Yeah they did use the 4-tracks, and also a Mellitron (not sure of the spelling) which was probably a first generation synthesizer, interesting stuff! 

If you're interested more information on this show it was on PBS Great Performances, they have some background info on their website. One bit that I really loved was when Paul did a verse or two of "Heartbreak Hotel" while playing the original double bass that Bill Black used when he played with Elvis, very cool!! 

I never realized that Paul doesn't use minor keys, I will listen for that for sure.

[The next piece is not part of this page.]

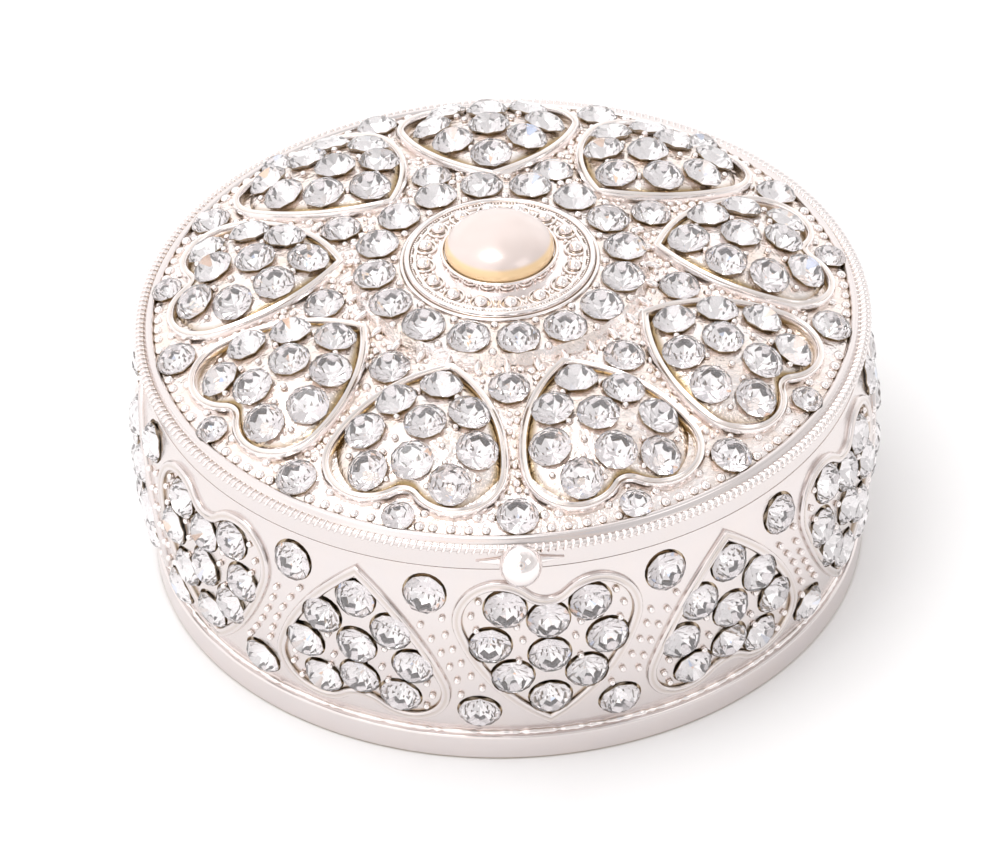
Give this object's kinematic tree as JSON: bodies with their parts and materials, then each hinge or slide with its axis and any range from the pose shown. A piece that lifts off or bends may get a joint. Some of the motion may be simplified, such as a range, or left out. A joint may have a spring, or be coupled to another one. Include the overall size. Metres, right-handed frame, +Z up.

I also agree with 'sesroh', George was very underrated as a guitarist IMHO, there was something special and unique about his playing style.


----------



## rippinglickfest (Jan 1, 2006)

*Revolver.....Sgt Pepper*

Both great albums but my opinion is that Abbey Road is the cats meow........
"I want you (she's so heavy) is one of the baddest riffs ever.......


----------



## dwagar (Mar 6, 2006)

Tarbender said:


> That was also the year that a song was labeled an "acid rock" song for the Byrds hit "Eight Miles High", and in my mind would be a hit even if it was released for the first time today - but probably wouldn't get any airplay because it wasn't hiphop or pop or whatever passes for MOR these days.


acid rock 

They've said that Lucy in the Sky with Diamonds initials (LSD) was merely a coincidence.

yeah, right.


----------



## Kenmac (Jan 24, 2007)

Well, Paul wrote "Eleanor Rigby" which is in the key of E minor. There are probably others but I can't think of any right now. BTW speaking of Mellotrons, I was at the Beatles celebration last September down on the CNE grounds here in Toronto and one of the things they were demonstrating was a Mellotron and you should see the tape mechanism that thing takes! It had to be at least the size of a good computer desk if not larger. The guy was saying that the Mellotron they were demonstrating was one of the "lighter" ones. They actually wanted to bring another one along but it weighed 500 pounds.



shad said:


> Yeah they did use the 4-tracks, and also a Mellitron (not sure of the spelling) which was probably a first generation synthesizer, interesting stuff!
> 
> If you're interested more information on this show it was on PBS Great Performances, they have some background info on their website. One bit that I really loved was when Paul did a verse or two of "Heartbreak Hotel" while playing the original double bass that Bill Black used when he played with Elvis, very cool!!
> 
> ...


----------



## sesroh (Sep 5, 2006)

dwagar said:


> acid rock
> 
> They've said that Lucy in the Sky with Diamonds initials (LSD) was merely a coincidence.
> 
> yeah, right.


i agree with you.. it's too much of a coincidence. they said that before paul admitted to bbc about taking lsd.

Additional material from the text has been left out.